All in all, it's scary, but necessary, and I'm excited to get it over with.  I wasn't sure if it would be years before we'd be able to afford to pay for this complex surgery.... I'm so glad that we're doing it now so we can move on from this disaster.  The recovery is gonna be absolute hell and I'm sure I'll have a few BIG chapters to cover it all.

In the meantime, I'm still in PT...working really hard, getting stronger.  I run way more than I should, but come on.  They tell me I can run 2 miles, I'm gonna run 10.  I can't help it.  The pain is motivating.  I've been through that before.  Honestly, if you can get through an 8 hour skin graft surgery and recovery of 7 surgeries, you can run 10 miles.  My right leg doesn't help me much, but my left leg has trained itself to take the bulk of the work.

Leaving for the Nec Fasc celebration Cruise in 3 days... I cannot wait!!!

Friday, December 6, 2013

BIG #22- Caught Up.

It took me an entire year, but I finally did it....

I got caught up with my BIG.  It took a year to write it all down the way it needed to be written.  A year to learn what happened.... to remember it....to process it.... to capture it the way it needed to be captured.  And now that I've caught you up to where I am now, in the present, it's almost time for the story to continue.

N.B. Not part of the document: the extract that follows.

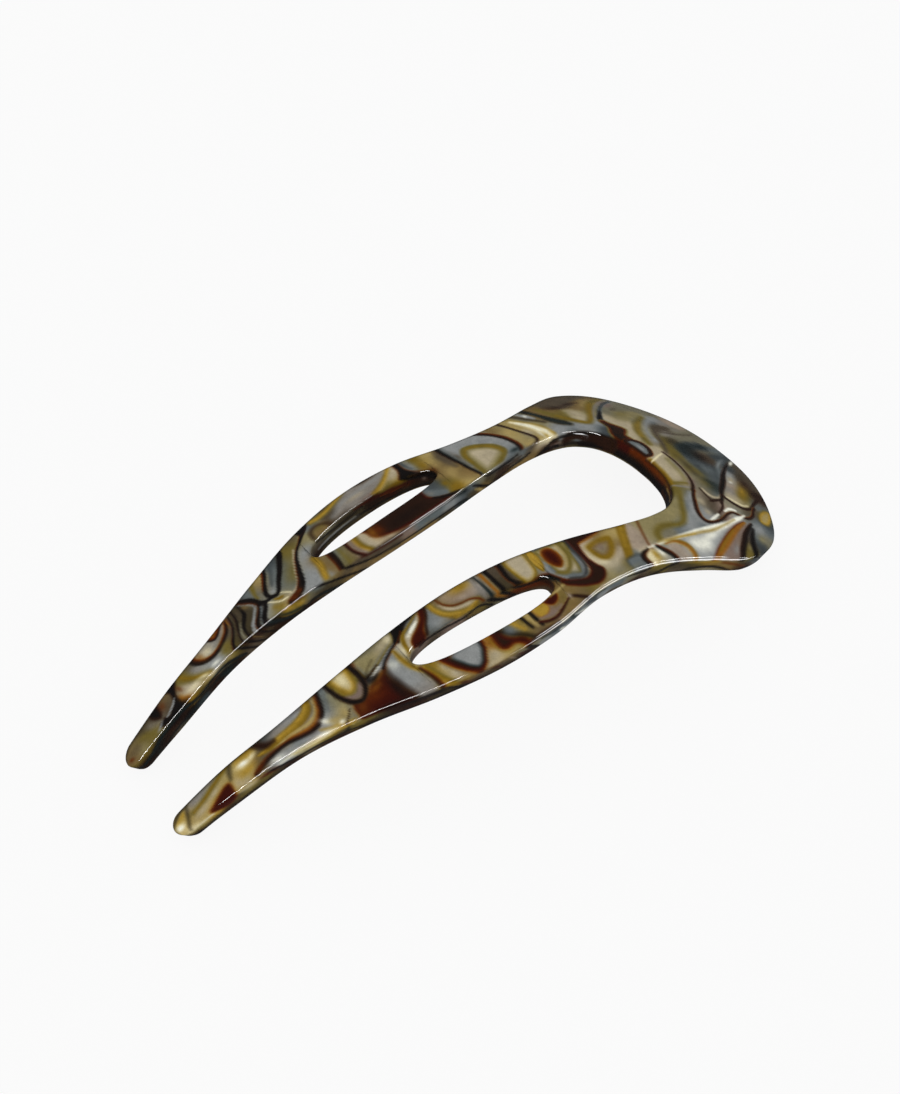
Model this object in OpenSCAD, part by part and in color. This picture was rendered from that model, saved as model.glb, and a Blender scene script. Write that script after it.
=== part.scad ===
// Two-prong hairpin, cut in one piece from a sheet of pressed acetate. Each prong is pierced by
// a long eye-shaped slot. The sheet is bent over an arch, a little tighter at its ends, and
// domed slightly across, and its edges are polished round.
// X runs from the tips to the crown, Y across the prongs and Z up. The pin lies on Z = 0 on its
// two tips and the edge of its crown, with the origin under the middle of its box.

/* [Sheet] */
// Length of the pin along the sheet, from the tips to the edge of the crown
pin_length = 115.5; // [95:0.5:140]
// Width across the crown
crown_width = 47; // [40:0.5:56]
// Thickness of the acetate sheet
sheet_t = 3.3; // [2.6:0.1:4]
// How far the polished edges are rounded over
edge_round = 0.6; // [0.3:0.1:0.7]
// Length of the rounded end of each tip
tip_cap = 2.2; // [2:0.1:4]

/* [Bend] */
// Radius of the arch half way along the pin
mid_bend_r = 114; // [90:1:250]
// Radius of the arch at the tips and at the crown
end_bend_r = 67; // [60:1:250]
// Radius of the bend across the pin, at the tips
tip_dome_r = 165; // [120:5:400]
// Radius of the bend across the pin, at the crown
crown_dome_r = 78; // [70:1:400]

/* [Slots] */
// Distance from the tips to the start of each slot
slot_start = 40; // [37:0.1:42]
// Length of each slot
slot_length = 23.9; // [18:0.1:26]
// Width of each slot at its middle
slot_width = 5; // [3:0.1:5.6]

/* [Hidden] */

// The half pin drawn flat, in mm at the standard size, as sections across it from the tip to
// the middle of the crown. Past the prong the sections fan out round the end of the gap.
// Columns: distance along the middle of the section, then the place of its outer end and of its
// inner end, each along the pin and across it from its centre line.
standard_length = 115.5;
standard_width = 47;
half_sections = [
    // station, outer along, outer across, inner along, inner across
    [0, 0, 8.6, 0, 5.1],
    [5.3, 5.3, 9.4, 5.3, 5.5],
    [10.3, 10.3, 10.3, 10.3, 5.85],
    [20.3, 20.3, 12.1, 20.3, 6.9],
    [30.3, 30.3, 15, 30.3, 7],
    [40.3, 40.3, 18.2, 40.3, 6.65],
    [50.3, 50.3, 20.1, 50.3, 6.5],
    [60.3, 60.3, 20.2, 60.3, 7.2],
    [70.3, 70.3, 18.75, 70.3, 8.9],
    [80.3, 80.3, 19.25, 80.3, 10.75],
    [84.3, 84.3, 20.15, 84.3, 11.15],
    [88.8, 90.05, 21.8, 87.25, 11.15],
    [94.3, 97.75, 23.55, 90.35, 10.63],
    [99.8, 105.82, 21.63, 93.13, 8.88],
    [105.3, 111.45, 15.68, 94.8, 6.13],
    [110.8, 114.9, 8.2, 95.5, 3.03],
    [116.3, 115.65, 0, 95.65, 0]
];
crown_station = 116.3;
next_to_crown = half_sections[len(half_sections) - 2];
// One more row, the mirror image past the middle, so that the crown has no corner there.
sections = concat(half_sections, [[
    2 * crown_station - next_to_crown[0],
    next_to_crown[1], -next_to_crown[2], next_to_crown[3], -next_to_crown[4]
]]);
along_scale = pin_length / standard_length;
across_scale = crown_width / standard_width;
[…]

After the holidays, I'll be having my next round of surgeries.  The doctors haven't decided whether or not it will be one or two or three.... I'm hoping for one, but the recovery for one might be too much for me to handle, pain-wise and systems-wise.  I'm meeting with the reconstructive surgeon one more time to talk about what exactly these surgeries are going to entail and decide how we want to proceed with it.  With my anemia and extremely low platelets, they want to minimize the number of times I'll have to go under anesthesia, but they also don't want to do more than my body can handle.  Pray that we make the right decision about this.  I'm scared for the pain.... I remember exactly how the skin grafts and closing of the wounds felt during surgery #6.  It was pure hell on earth, and I know this one is going to be similar.  However, I lived through that and  I know I'll get through this too.  And at least with this surgery, I'm excited for the outcome--- reconstructing and fixing the scarring so that it doesn't look like a shark attacked me and ate half my body.  I will always wear scars-- lots of scars.... but this will improve things big-time.

It's what I need to be able to finally say I'M BETTER.  It will help me be able to move on and live again... to not scowl every time I look in the mirror.

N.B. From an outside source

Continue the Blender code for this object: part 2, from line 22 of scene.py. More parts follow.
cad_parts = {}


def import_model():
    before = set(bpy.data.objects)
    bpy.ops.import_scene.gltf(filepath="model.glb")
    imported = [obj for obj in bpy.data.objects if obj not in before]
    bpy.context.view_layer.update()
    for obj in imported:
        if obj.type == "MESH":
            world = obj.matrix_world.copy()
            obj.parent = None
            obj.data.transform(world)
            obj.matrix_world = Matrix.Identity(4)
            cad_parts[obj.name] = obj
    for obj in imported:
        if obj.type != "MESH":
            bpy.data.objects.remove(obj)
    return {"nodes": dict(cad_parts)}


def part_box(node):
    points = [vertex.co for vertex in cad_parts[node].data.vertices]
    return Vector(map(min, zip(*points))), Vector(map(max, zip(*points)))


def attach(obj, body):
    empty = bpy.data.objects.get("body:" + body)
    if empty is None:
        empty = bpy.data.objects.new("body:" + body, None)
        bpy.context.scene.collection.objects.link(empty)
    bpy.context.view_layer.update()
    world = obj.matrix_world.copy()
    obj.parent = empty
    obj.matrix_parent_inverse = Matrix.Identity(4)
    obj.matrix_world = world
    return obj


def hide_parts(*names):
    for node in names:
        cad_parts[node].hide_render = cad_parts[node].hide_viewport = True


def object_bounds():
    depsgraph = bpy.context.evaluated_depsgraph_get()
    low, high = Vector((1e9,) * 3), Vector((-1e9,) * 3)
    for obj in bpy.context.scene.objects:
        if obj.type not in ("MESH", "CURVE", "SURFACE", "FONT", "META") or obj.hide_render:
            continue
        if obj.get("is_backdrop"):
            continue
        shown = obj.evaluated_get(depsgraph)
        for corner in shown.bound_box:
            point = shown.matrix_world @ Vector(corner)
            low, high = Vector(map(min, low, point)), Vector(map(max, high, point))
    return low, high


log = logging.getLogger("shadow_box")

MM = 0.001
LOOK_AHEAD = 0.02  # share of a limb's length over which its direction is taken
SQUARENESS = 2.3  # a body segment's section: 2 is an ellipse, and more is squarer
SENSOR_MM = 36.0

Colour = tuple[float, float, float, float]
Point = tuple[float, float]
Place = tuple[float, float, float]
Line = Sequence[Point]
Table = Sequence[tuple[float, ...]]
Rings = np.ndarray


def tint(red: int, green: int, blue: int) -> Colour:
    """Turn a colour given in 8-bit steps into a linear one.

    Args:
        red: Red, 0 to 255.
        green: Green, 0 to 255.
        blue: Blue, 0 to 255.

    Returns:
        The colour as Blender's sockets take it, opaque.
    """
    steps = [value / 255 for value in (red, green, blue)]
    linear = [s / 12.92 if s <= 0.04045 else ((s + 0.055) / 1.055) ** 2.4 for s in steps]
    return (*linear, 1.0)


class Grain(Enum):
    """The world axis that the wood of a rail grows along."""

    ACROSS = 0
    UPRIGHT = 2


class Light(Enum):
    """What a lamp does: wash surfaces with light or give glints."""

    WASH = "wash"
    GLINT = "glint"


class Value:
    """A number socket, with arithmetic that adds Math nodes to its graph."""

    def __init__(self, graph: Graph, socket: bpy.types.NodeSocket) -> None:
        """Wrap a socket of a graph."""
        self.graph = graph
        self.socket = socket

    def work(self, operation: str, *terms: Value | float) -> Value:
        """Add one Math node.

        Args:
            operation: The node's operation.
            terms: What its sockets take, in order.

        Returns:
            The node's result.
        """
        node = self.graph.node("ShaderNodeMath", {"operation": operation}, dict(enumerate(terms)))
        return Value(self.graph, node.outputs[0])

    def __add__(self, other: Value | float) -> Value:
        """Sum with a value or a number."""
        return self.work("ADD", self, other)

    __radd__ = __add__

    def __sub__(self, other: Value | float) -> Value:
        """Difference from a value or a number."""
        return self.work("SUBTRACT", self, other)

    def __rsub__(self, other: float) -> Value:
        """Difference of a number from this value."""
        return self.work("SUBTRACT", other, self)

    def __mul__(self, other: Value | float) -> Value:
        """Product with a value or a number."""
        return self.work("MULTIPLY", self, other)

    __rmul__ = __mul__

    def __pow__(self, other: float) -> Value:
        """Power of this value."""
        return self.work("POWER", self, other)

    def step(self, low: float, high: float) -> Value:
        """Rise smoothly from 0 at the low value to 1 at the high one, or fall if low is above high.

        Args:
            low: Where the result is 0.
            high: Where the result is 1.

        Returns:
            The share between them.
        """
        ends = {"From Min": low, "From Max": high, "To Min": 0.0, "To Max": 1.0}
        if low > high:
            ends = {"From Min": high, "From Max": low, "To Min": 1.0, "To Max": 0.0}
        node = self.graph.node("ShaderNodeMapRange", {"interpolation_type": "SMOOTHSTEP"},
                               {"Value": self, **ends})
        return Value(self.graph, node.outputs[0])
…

There are other health issues related to nec fasc that are in the back of our minds and that may or may not be a problem in the future.  We're hoping and praying that necrotizing fasciitis won't rear it's ugly head in those areas of my health.  For right now, we're living in the moment, day by day, and fixing the wounds in the next step.

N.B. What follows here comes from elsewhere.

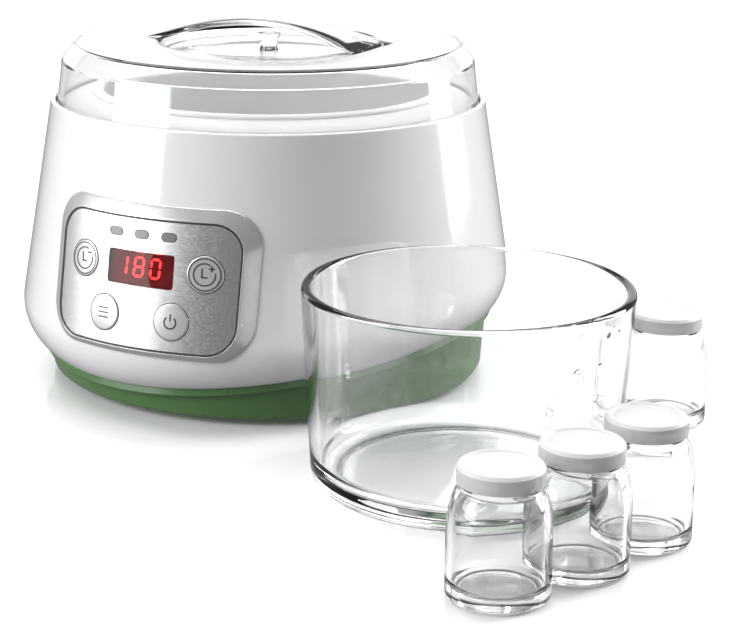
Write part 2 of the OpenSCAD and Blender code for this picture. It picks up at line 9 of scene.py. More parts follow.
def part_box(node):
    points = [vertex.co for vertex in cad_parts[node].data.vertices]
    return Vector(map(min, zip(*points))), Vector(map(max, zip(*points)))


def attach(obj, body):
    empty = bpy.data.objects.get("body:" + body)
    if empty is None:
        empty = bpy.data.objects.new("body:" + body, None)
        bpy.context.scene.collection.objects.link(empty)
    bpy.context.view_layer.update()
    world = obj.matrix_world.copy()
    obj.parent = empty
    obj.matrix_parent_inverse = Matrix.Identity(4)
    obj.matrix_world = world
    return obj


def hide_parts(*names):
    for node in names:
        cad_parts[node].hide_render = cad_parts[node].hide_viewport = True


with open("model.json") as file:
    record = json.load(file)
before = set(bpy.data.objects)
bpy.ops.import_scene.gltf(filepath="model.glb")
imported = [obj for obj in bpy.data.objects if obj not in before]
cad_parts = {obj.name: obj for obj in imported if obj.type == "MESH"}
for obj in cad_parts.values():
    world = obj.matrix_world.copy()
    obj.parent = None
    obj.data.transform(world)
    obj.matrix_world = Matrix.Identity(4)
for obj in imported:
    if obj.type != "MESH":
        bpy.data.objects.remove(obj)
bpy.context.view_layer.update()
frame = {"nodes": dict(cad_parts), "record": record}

# ---------------------------------------------------------------------------
# Dimensions. Shapes are worked out in millimetres and turned into metres where a mesh is made.
# An azimuth is an angle in degrees about +Z that starts at -Y and grows towards +X.
# ---------------------------------------------------------------------------

MM = 0.001
TOLERANCE = 1e-6                            # metres within which points count as one


def node_box(node):
    """Lowest and highest corner of a CAD node, in millimetres."""
    low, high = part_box(node)
    return low / MM, high / MM


def node_centre(node):
    low, high = node_box(node)
    return (low + high) / 2


RIM_Z = 121.8                               # top of the shell's rim
RIM_R = 99.0                                # outer radius there
LIFT = node_box("outer_shell")[1].z - RIM_Z     # the machine's heights count from this far up
FLARE = 0.165                               # growth of the radius per millimetre below the rim
SLOPE = math.degrees(math.atan(FLARE))      # the wall's angle from the vertical
COS_SLOPE = math.cos(math.radians(SLOPE))
SIN_SLOPE = math.sin(math.radians(SLOPE))
CORNER_R = 20.0                             # rounded corner at the shell's bottom
SHELL_T = 2.5
LIP_R = 105.6                               # outer radius of the shell's lower lip
LIP_IN = LIP_R - 1.7
RIM_IN = RIM_R - 2.4
SEAM_LOW, SEAM_HIGH = 9.4, 27.0             # lowest and highest point of the seam over the base
SEAM_TURN, SEAM_SPAN = -18.0, 115.0         # azimuth of the lowest point, and how far the seam climbs
BASE_Z = node_box("bottom_plate")[0].z - LIFT   # underside of the base
DISPLAY_Z = 64.0                            # height of the display's centre
FACE_HW = 43.9                              # half width of the face plate
FACE_Z = (31.0, 85.0)                       # its lowest and highest point
FACE_CORNER = 12.0                          # its rounded corners
FACE_OUT, FACE_IN = 2.6, 1.2                # its front and back, above the shell
FRAME_HW = 50.0                             # half width of the panel's frame
FRAME_Z = (27.6, 91.0)
FRAME_CORNER = 16.0
WALL_NEAR, WALL_FAR = 70.0, 125.0           # distances before the axis that enclose the panel's wall
WINDOW_HW, WINDOW_HH = 16.0, 7.0            # half width and half height of the display lens
WINDOW_CORNER = 1.2
INDICATOR_Z = 78.5
INDICATOR_L, INDICATOR_H = 7.0, 3.6
INDICATOR_X = (-13, 0, 13)
BUTTON_R = 7.8
CAP_OUT = 3.5                               # a button's face, above the shell
LID_TOP = 146.6
LID_TOP_R = 87.4
RECESS_R = 50.0                             # the round recess in the lid's top
RECESS_D = 4.6
LID_T = 2.0
BAR_HL = 54.0                               # half length of the handle bar
BAR_HW = 9.8                                # half width at its middle
BAR_RISE = node_box("lid_handle")[1].z - LIFT - LID_TOP
BAR_T = 3.2


def cone_r(z):
    """Outer radius of the shell's straight wall at height z."""
    return RIM_R + FLARE * (RIM_Z - z)


def seam_z(azimuth):
    away = min(abs((azimuth - SEAM_TURN + 540) % 360 - 180), SEAM_SPAN)
    climb = (1 - math.cos(math.pi * away / SEAM_SPAN)) / 2
    return SEAM_LOW + (SEAM_HIGH - SEAM_LOW) * climb


def around(azimuth, radius, z):
    a = math.radians(azimuth)
    return Vector((radius * math.sin(a), -radius * math.cos(a), z))


def on_cone(x, z, out):
    """The point at x and z on the panel, at a distance over the shell's wall."""
    radius = cone_r(z) + out / COS_SLOPE
    return Vector((x, -math.sqrt(radius * radius - x * x), z))


# The panel's own directions: to the right, up along the wall, and straight out of the middle
PANEL_X = Vector((1, 0, 0))
PANEL_UP = Vector((0, SIN_SLOPE, COS_SLOPE))
PANEL_OUT = Vector((0, -COS_SLOPE, SIN_SLOPE))
PANEL_ZERO = Vector((0, -cone_r(DISPLAY_Z), DISPLAY_Z))


def in_panel(x, up, out):
    """The point at x, up and out in the flat frame at the display's centre."""
    return PANEL_ZERO + PANEL_X * x + PANEL_UP * up + PANEL_OUT * out


def drop_on_cone(x, up, over):
    """As in_panel, at a distance over the curved wall."""
    out = 0.0
    for _ in range(8):
        p = in_panel(x, up, out)
        radius = cone_r(p.z) + over / COS_SLOPE
        out += (p.y + math.sqrt(radius * radius - x * x)) / COS_SLOPE
    return in_panel(x, up, out)


# ---------------------------------------------------------------------------
# Outlines and profiles
# ---------------------------------------------------------------------------


def arc(cx, cy, r, start, end, steps=8):
    """Points of an arc, with angles in degrees from +X."""
    angles = [math.radians(start + (end - start) * k / steps) for k in range(steps + 1)]
    return [(cx + r * math.cos(a), cy + r * math.sin(a)) for a in angles]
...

My leg is getting better daily.  I'm walking better, limp-running faster, and my endurance is improving.  I still have bad days-- today, for example, my knee was stiff and sore for no reason and didn't want to bend at all.... I ran on it and it made it even worse.  That's frustrating as hell.

I also need your prayers because of another issue I'm having with my bad leg.... I don't want to go into details until I know more and get an MRI, but please pray that it is nothing.

The next chapter of BIG will involve this next surgery.  Glad to have you prayer warriors on my side to  help pray for success with the scars and control of the pain.

I'm hoping that chapter of BIG will be the last.  I hope that necrotizing fasciitis stops there and a new chapter of life as a healthy wife, working, marathon running, starting a family takes over this blog.  Thanks for tagging along and helping me get through this BIG.

Until the next chapter....

Happy Christmas!  My Uncle Rick and Uncle Nick are taking me on a cruise to celebrate my survival.  When I was on my deathbed last year, they told me that I was gonna survive, and when i did, they were gonna take me on a cruise to celebrate me living through an illness that should have killed me.  We're leaving in a week on the Celebrity Silouhette and sailing to Jamaica, Haiti, Grand Cayman, and Cozumel for 7 days and I CANNOT WAIT!!!  I am blown away by their love and generosity.  I have the best family in the entire world...seriously...the BEST!